I went for a walk in the park until sunset. The full moon rose in the sky before the sun disappeared, always an amazing sight. When I got home, I recorded what I'd prepared earlier and edited the audio. After supper I found another Danish crimmie to watch, with high level corruption and a conspiracy involving a wealthy elite, and the government's secret intelligence service, giving rise to a string of murders. There's dialogue in Danish and English but also in German, but it's not yet clear who the German speakers are, or why they are assassinating people. There's also the first episode of a new drama on tonight about East Germany before the Wall came down. I'll keep that for another night when there's nothing else interesting to watch.

Thursday, 14 November 2024

Objection lodged

I woke up at seven thirty and posted my YouTube Morning Prayer link to WhatsApp, then lay in bed until eight fifteen listening to the news, but unusually for me didn't go back to sleep. Not that the news was that interesting. It was a mild and sunny day, so I made an effort to get out of the house and walk in Llandaff Fields. It was interesting to observe the different composition of morning walkers, mostly couples, many of whom said Good Morning when passing each other. There were fewer mothers with children and the children's playground was almost empty. Each group has its own social rhythm I think. I spotted a Jay foraging in open grass and in a grass heap the other side of the wall from the playground, and got some pictures I'm pleased with. It's the first time I've seen a Jay in this place. In effect, it adds to the Jay habitat territories I can keep on my watch list.
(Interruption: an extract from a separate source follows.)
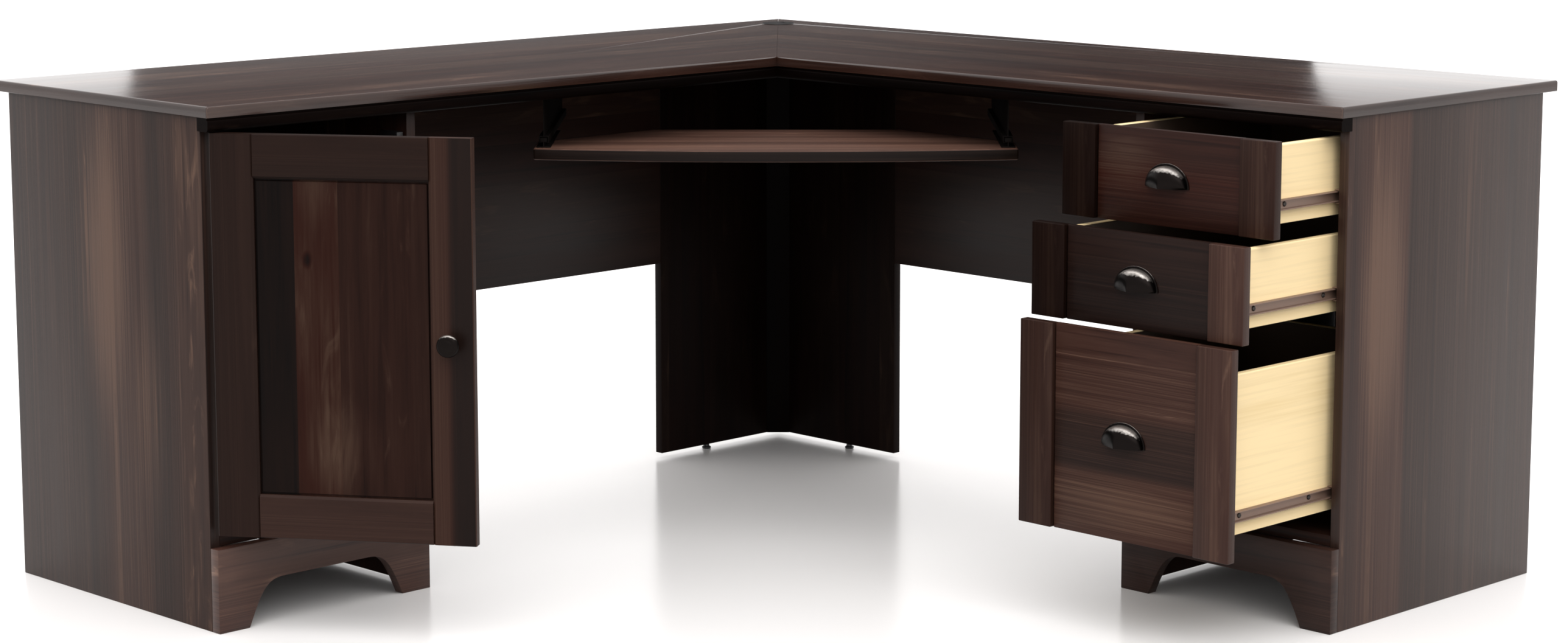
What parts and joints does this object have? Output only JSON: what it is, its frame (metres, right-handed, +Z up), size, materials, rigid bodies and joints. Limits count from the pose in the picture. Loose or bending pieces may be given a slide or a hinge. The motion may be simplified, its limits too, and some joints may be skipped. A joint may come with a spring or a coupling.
{
  "type": "corner desk",
  "caption": "L-shaped corner desk with a door cabinet under one wing, drawers under the other and a sliding keyboard shelf across the inner corner.",
  "frame": {"origin": "on the floor, under the middle of the desk's square footprint", "axes": "+Z up; the back corner of the L is at -X +Y; the right-hand wing runs along the +Y side and its drawers open towards -Y; the left-hand wing runs along the -X side and its door faces +X"},
  "size_m": [1.654, 1.654, 0.7536],
  "materials": {
    "cherry_laminate": "dark rustic cherry wood-grain laminate, satin",
    "maple_laminate": "pale maple wood-grain laminate, satin",
    "brown_hardboard": "printed hardboard, matte",
    "brown_enamel": "brown enamelled steel, semi-gloss",
    "dark_pewter": "dark antique pewter, satin",
    "hinge_steel": "nickel-plated steel",
    "black_plastic": "moulded, matte"
  },
  "bodies": {
    "desk": {"top_left_panel": "cherry_laminate", "top_right_panel": "cherry_laminate", "front_rail_left": "cherry_laminate", "front_rail_right": "cherry_laminate", "left_end_panel": "cherry_laminate", "left_inner_panel": "cherry_laminate", "left_back_panel": "brown_hardboard", "left_deck": "cherry_laminate", "left_valance": "cherry_laminate", "left_modesty_panel": "cherry_laminate", "right_end_panel": "cherry_laminate", "right_inner_panel": "cherry_laminate", "right_back_panel": "brown_hardboard", "right_deck": "cherry_laminate", "right_valance": "cherry_laminate", "right_modesty_panel": "cherry_laminate", "corner_leg_left": "cherry_laminate", "corner_leg_right": "cherry_laminate", "corner_leg_post": "cherry_laminate", "leg_glide_left": "black_plastic", "leg_glide_right": "black_plastic", "grommet_sleeve": "black_plastic", "cabinet_shelf": "cherry_laminate", "hinge_arm_lower": "hinge_steel", "hinge_arm_upper": "hinge_steel", "top_cabinet_runner_inner": "brown_enamel", "top_cabinet_runner_outer": "brown_enamel", "middle_cabinet_runner_inner": "brown_enamel", "middle_cabinet_runner_outer": "brown_enamel", "file_cabinet_runner_inner": "brown_enamel", "file_cabinet_runner_outer": "brown_enamel", "keyboard_hanger_left": "brown_enamel", "keyboard_hanger_right": "brown_enamel"},
    "door": {"door_frame": "cherry_laminate", "door_panel": "cherry_laminate", "door_knob": "dark_pewter", "hinge_cup_lower": "hinge_steel", "hinge_cup_upper": "hinge_steel"},
    "top_drawer": {"top_drawer_front": "cherry_laminate", "top_drawer_box": "maple_laminate", "top_drawer_bottom": "maple_laminate", "top_drawer_pull": "dark_pewter", "top_drawer_runner_inner": "brown_enamel", "top_drawer_runner_outer": "brown_enamel"},
    "middle_drawer": {"middle_drawer_front": "cherry_laminate", "middle_drawer_box": "maple_laminate", "middle_drawer_bottom": "maple_laminate", "middle_drawer_pull": "dark_pewter", "middle_drawer_runner_inner": "brown_enamel", "middle_drawer_runner_outer": "brown_enamel"},
    "file_drawer": {"file_drawer_front": "cherry_laminate", "file_drawer_box": "maple_laminate", "file_drawer_bottom": "maple_laminate", "file_drawer_pull": "dark_pewter", "file_drawer_runner_inner": "brown_enamel", "file_drawer_runner_outer": "brown_enamel"},
    "keyboard_tray": {"keyboard_shelf": "cherry_laminate", "keyboard_runner_left": "brown_enamel", "keyboard_runner_right": "brown_enamel"},
    "grommet_cap": {"grommet_cap": "black_plastic"}
  },
  "joints": [
    {"name": "door_hinge", "type": "hinge", "parent": "desk", "child": "door", "pos_m": [-0.289, -0.82, 0.42885], "axis": [0, 0, -1], "range_deg": [-55, 55]},
    {"name": "top_drawer_slide", "type": "slide", "parent": "desk", "child": "top_drawer", "axis": [0, -1, 0], "range_m": [-0.15, 0.15]},
    {"name": "middle_drawer_slide", "type": "slide", "parent": "desk", "child": "middle_drawer", "axis": [0, -1, 0], "range_m": [-0.215, 0.085]},
    {"name": "file_drawer_slide", "type": "slide", "parent": "desk", "child": "file_drawer", "axis": [0, -1, 0], "range_m": [-0.238, 0.1]},
    {"name": "keyboard_slide", "type": "slide", "parent": "desk", "child": "keyboard_tray", "axis": [0.7071, -0.7071, 0], "range_m": [-0.3, 0.03]},
    {"name": "grommet_cap_turn", "type": "hinge", "parent": "desk", "child": "grommet_cap", "pos_m": [-0.752, 0.752, 0.752], "axis": [0, 0, 1], "continuous": true}
  ]
}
Clare cooked prawns with stewed veggies with rice for an early lunch. Then I drove her to UHW's School of Dentistry for a mouth examination. He has developed a strange sensation of her tongue being burnt, for no reason she can think of. When I got home, I started drafting a letter of objection to the imposition of parking permits in our neighbourhood. Despite an increased number of cars in the area in the years we've been here the frequency of occasions when I've been unable to park nearby hasn't grown excessively, and then it's almost always overnight. More cars yes, but some residents are away a lot, visiting or working away. Only occasionally is the street full around the clock, if an event keeps people in the city. For the most part there is sufficient turnover in cars needing a parking space. Reserving some spaces with a permit scheme changes the balance of supply and demand, forcing competition between residents un-necessarily. It's not as if civil parking enforcement officers can keep up with offenders. Those who park in yellow line zones get ticketed randomly, not regularly. Maintaining permit checks seems like a waste of resources, when there are many offenders not being fined for parking illegally where road safety is compromised.
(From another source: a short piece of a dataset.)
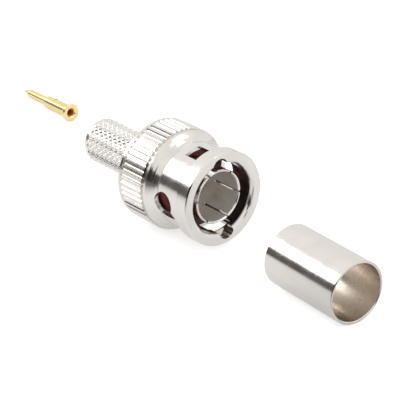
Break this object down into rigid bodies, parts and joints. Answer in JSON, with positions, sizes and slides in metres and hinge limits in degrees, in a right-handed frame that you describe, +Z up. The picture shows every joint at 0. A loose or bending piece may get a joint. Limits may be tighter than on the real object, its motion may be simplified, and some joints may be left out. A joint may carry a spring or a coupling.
{
  "type": "bayonet coaxial crimp plug",
  "caption": "Coaxial cable plug with a bayonet coupling nut, slotted contact sleeve and knurled crimp tail, with its loose centre contact and crimp ferrule.",
  "frame": {"origin": "centre of the bottom of the whole set's box, on the surface that the plug, the contact and the ferrule lie on", "axes": "+X along the plug's axis towards its mating face, +Z up"},
  "size_m": [0.0902, 0.0201, 0.0145],
  "materials": {
    "nickel_plated_brass": "bright nickel plate on brass",
    "gold_plated_brass": "bright gold plate on brass",
    "spring_steel": "bright",
    "ptfe": "matte white fluoropolymer",
    "red_silicone": "satin silicone rubber"
  },
  "bodies": {
    "plug_body": {"slotted_body": "nickel_plated_brass", "crimp_tail": "nickel_plated_brass", "insulator": "ptfe", "gasket": "red_silicone", "wave_washer": "spring_steel", "centre_contact": "gold_plated_brass", "crimp_ferrule": "nickel_plated_brass"},
    "washer": {"thrust_washer": "spring_steel"},
    "nut": {"coupling_nut": "nickel_plated_brass"}
  },
  "joints": [
    {"name": "nut_slide", "type": "slide", "parent": "plug_body", "child": "washer", "axis": [1, 0, 0], "range_m": [0, 0.0008], "stiffness_N_per_m": 3000, "springref_m": -0.0006, "deforming": ["wave_washer"]},
    {"name": "nut_spin", "type": "hinge", "parent": "washer", "child": "nut", "pos_m": [0.00868, -0.0028, 0.00725], "axis": [1, 0, 0], "continuous": true}
  ]
}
At four, I interrupted work and went to Thompson's Park to photograph the sun setting in close proximity to the Wenvoe telecoms mast. It reaches the south side of the mast just a fraction above the horizon, and in a couple of minutes appears to move to the north side of the mast as it disappears from sight. It's a trick of perspective which occurs when the autumnal and winter sun moves east to west low in the sky. It almost seems to roll along the distant horizon. By four twenty two, the sun was gone for the day.

Clare walked back from UHW after what she described as a thorough examination lasting half an hour. More tests are required and another appointment in a few weeks time. After supper I completed my letter of objection, sent it off and received an automated acknowledgement. I wonder how many others have written? It'll be many weeks before a decision is taken, no doubt.
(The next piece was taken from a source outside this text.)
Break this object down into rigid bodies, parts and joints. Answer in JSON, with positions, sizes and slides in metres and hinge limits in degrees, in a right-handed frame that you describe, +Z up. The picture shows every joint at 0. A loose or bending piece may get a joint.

I was trying to remember how the last episode of 'Inspector Montalbano' actually ended, so I looked for it on BBC iPlayer. It's the only one of the thirty seven episodes available there now. BBC viewing rights for the rest have now expired I think. The last one appeared some time after the rest. If I remember correctly, it was only after author Antonio Camilleri died that the final last story could be published and made into a movie. I didn't watch to the end, as I didn't want to get to bed too early.